In this brilliantly written book, Barnes describes her experiences working on the PBS series as she moved from secular curiosity to the brink of conversion to Mormonism. It all began when she came across Joseph Smith's early writings. She was delighted to discover how funny and utterly unique he was—and how widely divergent his wild yet profound visions of God were from the Church of Latter-day Saints as we know it today. Her fascination deepened when, much to her surprise, she learned that her eighth cousin Anna Barnes converted to Mormonism in 1833. Through Anna, Barnes follows her family’s close involvement with Smith and the crises caused by his controversial practice of polygamy. Barnes’ unlikely path helps her gain a newfound respect for the innovative American spirit that lies at the heart of Mormonism—and for a religion that is, in many ways, still coming into its own.

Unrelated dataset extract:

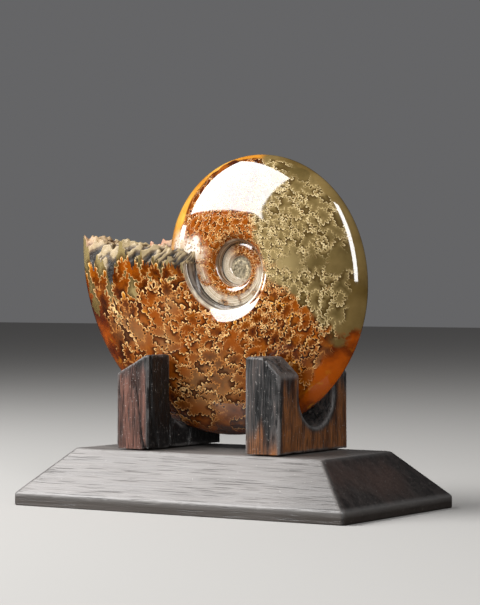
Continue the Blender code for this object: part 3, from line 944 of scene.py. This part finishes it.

An intimate portrait of the man behind one of America’s fastest growing religions, Falling in Love with Joseph Smith offers a surprising and provocative window into the Mormon experience.
PUBLISHERS WEEKLY
This quirky, absorbing memoir by documentary film writer Barnes presents one answer to what historian Jan Shipps has called "the prophet puzzle" was Mormon founder Joseph Smith a fraud or a religious genius? Called of God or driven by libido and ambition? Barnes began investigating Mormonism seriously for the 2007 PBS series The Mormons and was amazed to experience a dramatic road-to-Damascus call that seemed to lead her to embrace the religion herself. Although she never did officially convert, being put off by the LDS Church's stance on gay marriage and not quite understanding its emphasis on the atonement of Christ, she retains a deep kinship with Joseph Smith, whom she sees as a soul mate. Barnes brings a sympathetic outsider's eyes to a misunderstood religion and the man who founded it. She sees divine inspiration in the Book of Mormon, for example, but also concedes that Smith told lies especially about polygamy and probably fabricated some of his later revelations. This is a balanced and intensely personal biography of Smith, as well as an arresting memoir of a spiritual seeker.